64 Alteration of objectsF1....E+W

(1)Where a charity is a company or other body corporate having power to alter the instruments establishing or regulating it as a body corporate, no exercise of that power which has the effect of the body ceasing to be a charity shall be valid so as to affect the application of—

(a)any property acquired under any disposition or agreement previously made otherwise than for full consideration in money or money’s worth, or any property representing property so acquired,

(b)any property representing income which has accrued before the alteration is made, or

(c)the income from any such property as aforesaid.

[F2(2)Where a charity is a company, any regulated alteration by the company—

(a)requires the prior written consent of the Commission, and

(b)is ineffective if such consent has not been obtained.

(2A)The following are “regulated alterations”—

[F3(a)an amendment of the company’s articles of association adding, removing or altering a statement of the company’s objects,]
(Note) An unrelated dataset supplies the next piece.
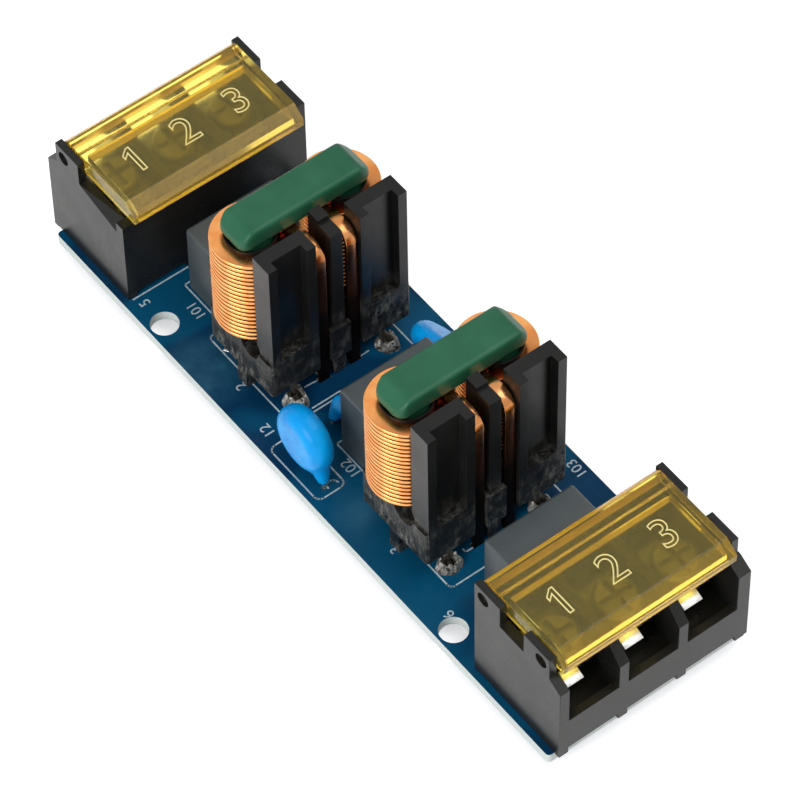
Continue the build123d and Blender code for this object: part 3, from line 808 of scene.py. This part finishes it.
def stage_floor():
    """White floor that shows as the photo's plain ground to the camera, through the covers and in mirrors."""
    bm = bmesh.new()
    corners = ((-1, -1), (1, -1), (1, 1), (-1, 1))
    bm.faces.new([bm.verts.new((x * FLOOR_HALF, y * FLOOR_HALF, 0)) for x, y in corners])
    mesh = bpy.data.meshes.new("floor")
    bm.to_mesh(mesh)
    bm.free()
    obj = new_object("floor", mesh)
    obj.location.z = -FLOOR_DROP
    s = Shade("floor_white", (0.86, 0.86, 0.86), 0.9, Specular_IOR_Level=0.0)
    path = s.add("ShaderNodeLightPath")
    seen = s.maths("MAXIMUM", path.outputs["Is Camera Ray"], path.outputs["Is Transmission Ray"])
    mirrored = s.maths("MULTIPLY", path.outputs["Is Glossy Ray"], FLOOR_GLOW)
    glow = s.maths("ADD", s.maths("MULTIPLY", seen, FLOOR_GLOW), mirrored)
    s.bsdf.inputs["Emission Color"].default_value = (1, 1, 1, 1)
    s.link(glow, s.bsdf.inputs["Emission Strength"])
    mesh.materials.append(s.mat)


def studio_sky():
    """White sky, brighter to the camera and in mirrors than as a light."""
    world = bpy.data.worlds.new("studio")
    bpy.context.scene.world = world
    world.use_nodes = True
    sky = world.node_tree
    background = sky.nodes["Background"]
    background.inputs["Color"].default_value = (1, 1, 1, 1)
    path = sky.nodes.new("ShaderNodeLightPath")
    seen = sky.nodes.new("ShaderNodeMath")
    seen.operation = "MAXIMUM"
    sky.links.new(path.outputs["Is Camera Ray"], seen.inputs[0])
    sky.links.new(path.outputs["Is Glossy Ray"], seen.inputs[1])
    level = sky.nodes.new("ShaderNodeMapRange")
    level.inputs["To Min"].default_value = SKY_LIGHT
    level.inputs["To Max"].default_value = SKY_SEEN
    sky.links.new(seen.outputs[0], level.inputs["Value"])
    sky.links.new(level.outputs["Result"], background.inputs["Strength"])


def lamp(name, place, size, power):
    """A square lamp that points at the part's middle."""
    target = Vector((0, 0, 0.01))
    data = bpy.data.lights.new(name, "AREA")
    data.shape = "SQUARE"
    data.size = size
    data.energy = power
    obj = new_object(name, data)
    obj.location = place
    obj.rotation_euler = (target - Vector(place)).to_track_quat("-Z", "Y").to_euler()


stage_floor()
studio_sky()
lamp("key", (0.2, -0.72, 0.42), 0.5, 4.8)
lamp("top", (0.2, 0.3, 0.85), 0.7, 2.9)


# ---- Camera, from the photograph's own perspective ----
VIEW_RIGHT = (0.60966, 0.79255, -0.01301)
VIEW_FORWARD = (-0.48109, 0.35693, -0.80072)
VIEW_PLACE = mm(317.77, -233.81, 532.0) + Vector((0, 0, BOARD_TOP))


def make_camera():
    right = Vector(VIEW_RIGHT).normalized()
    forward = Vector(VIEW_FORWARD).normalized()
    up = right.cross(forward).normalized()
    data = bpy.data.cameras.new("camera")
    data.sensor_width = 36.0
    data.lens = 227.55
    data.clip_start = 0.05
    data.clip_end = 20.0
    cam = new_object("camera", data)
    turn = Matrix((right, up, -forward)).transposed().to_4x4()
    cam.matrix_world = Matrix.Translation(VIEW_PLACE) @ turn
    bpy.context.scene.camera = cam


make_camera()
bpy.context.scene.view_settings.view_transform = "Standard"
(b)any alteration of any provision of its [F4articles of association] directing the application of property of the company on its dissolution, and

(c)any alteration of any provision of its [F4articles of association] where the alteration would provide authorisation for any benefit to be obtained by directors or members of the company or persons connected with them.

(2B)For the purposes of subsection (2A) above—

(a)“benefit” means a direct or indirect benefit of any nature, except that it does not include any remuneration (within the meaning of section 73A below) whose receipt may be authorised under that section; and

(b)the same rules apply for determining whether a person is connected with a director or member of the company as apply, in accordance with section 73B(5) and (6) below, for determining whether a person is connected with a charity trustee for the purposes of section 73A.]

[F5(3)Where a company that has made a regulated alteration in accordance with subsection (2) is required—

(a)by section 26 of the Companies Act 2006 to send to the registrar of companies a copy of its articles as amended,

(b)by section 30 of that Act to forward to the registrar a copy of the special resolution effecting the alteration, or

(c)by section 31 of that Act to give notice to the registrar of the amendment,

the copy or notice must be accompanied by a copy of the Commission’s consent.

(3A)If more than one of those provisions applies and they are complied with at different times, the company need not send a further copy of the Commission’s consent if a copy was sent on an earlier occasion.

(4)Section 30(2) to (4) of that Act (offence of failing to comply with section 30) apply in relation to a failure to comply with subsection (3) above as in relation to a failure to comply with that section.]